Hiding Local Manipulations on SAR Images: a Counter-Forensic Attack

TL;DR

It is demonstrated that an expert practitioner can exploit the complex nature of SAR data to obscure any signs of manipulation within a locally altered amplitude image and assess the effectiveness of the proposed counter-forensic approach across diverse scenarios, examining various manipulation operations.

Abstract

The vast accessibility of Synthetic Aperture Radar (SAR) images through online portals has propelled the research across various fields. This widespread use and easy availability have unfortunately made SAR data susceptible to malicious alterations, such as local editing applied to the images for inserting or covering the presence of sensitive targets. Vulnerability is further emphasized by the fact that most SAR products, despite their original complex nature, are often released as amplitude-only information, allowing even inexperienced attackers to edit and easily alter the pixel content. To contrast malicious manipulations, in the last years the forensic community has begun to dig into the SAR manipulation issue, proposing detectors that effectively localize the tampering traces in amplitude images. Nonetheless, in this paper we demonstrate that an expert practitioner can exploit the complex nature of SAR data to obscure any signs of manipulation within a locally altered amplitude image. We refer to this approach as a counter-forensic attack. To achieve the concealment of manipulation traces, the attacker can simulate a re-acquisition of the manipulated scene by the SAR system that initially generated the pristine image. In doing so, the attacker can obscure any evidence of manipulation, making it appear as if the image was legitimately produced by the system. This attack has unique features that make it both highly generalizable and relatively easy to apply. First, it is a black-box attack, meaning it is not designed to deceive a specific forensic detector. Furthermore, it does not require a training phase and is not based on adversarial operations. We assess the effectiveness of the proposed counter-forensic approach across diverse scenarios, examining various manipulation operations.
Paper Structure (28 sections, 3 equations, 9 figures, 7 tables)

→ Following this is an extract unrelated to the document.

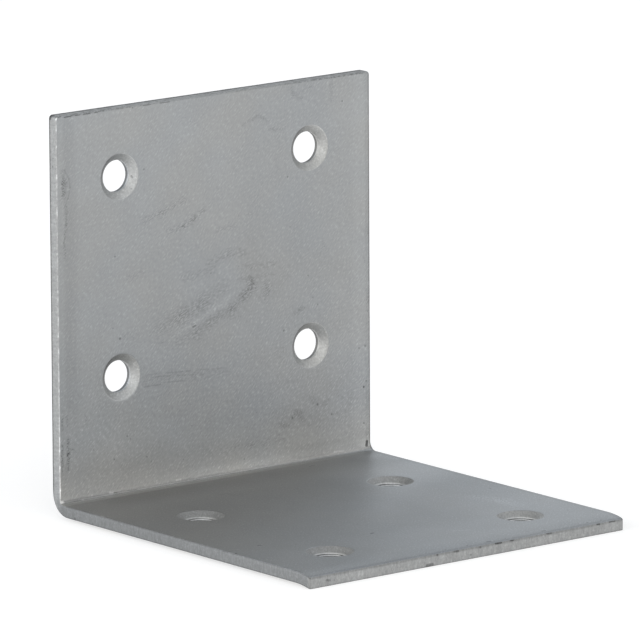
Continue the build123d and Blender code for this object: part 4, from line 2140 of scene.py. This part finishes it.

This paper contains 28 sections, 3 equations, 9 figures, 7 tables.

Figures (9)

  • Figure 1: High-level description of the paper goal. Given a manipulated SAR amplitude image (left), state-of-the-art SAR forensic detectors estimate a real-valued heatmap (second column) that highlights local image inconsistencies. Our proposed counter-forensic attack simulates a SAR re-acquisition of the manipulated image. The attack leaves untouched the semantic content of the image (third column), but it conceals its tampering traces, such that the estimated heatmap (right) does not allow anymore to localize the forgery. The manipulation area is surrounded by the red contour.
  • Figure 2: Example of 2D SLC SAR image $\mathbf{I}e^{j \mathbf{\Phi}}$. First, we report the amplitude component $\mathbf{I}$; then, the amplitude of the of the complex image $F(\mathbf{I}e^{j \mathbf{\Phi}})$; finally, the close-up of $\mathbf{I}$ in the pixel area surrounded by the white box.
  • Figure 3: Example of forgery creation process. From left to right: the donor image $\mathbf{I}_D$; the edited version of the donor image $E(\mathbf{I}_D)$; the target image $\mathbf{I}_T$; the locally manipulated target image $\bar{\mathbf{I}}_T$. The splicing is performed by copying a region of the edited donor image into the target one. The manipulation area is surrounded by the red contour.
  • Figure 4: Sketch of the tackled counter-forensic task. Given a manipulated amplitude image $\bar{\mathbf{I}}$ and some information on the SAR system used to acquire the original data, we aim at producing an amplitude image $\tilde{\mathbf{I}}$ in which the manipulation traces have been concealed.
  • Figure 5: Scheme of the proposed counter-forensic attack. By exploiting information of the original SAR system, we recreate the effect of a SAR acquisition through the same SAR system (or an estimate of it) used to acquire pristine data. To do so, we apply despeckling to the input manipulated image, then we simulate a re-acquisition by injecting speckle noise and filtering with the end-to-end SAR system. Finally, we match the histogram of the produced amplitude image with that of the manipulated amplitude image $\bar{\mathbf{I}}$.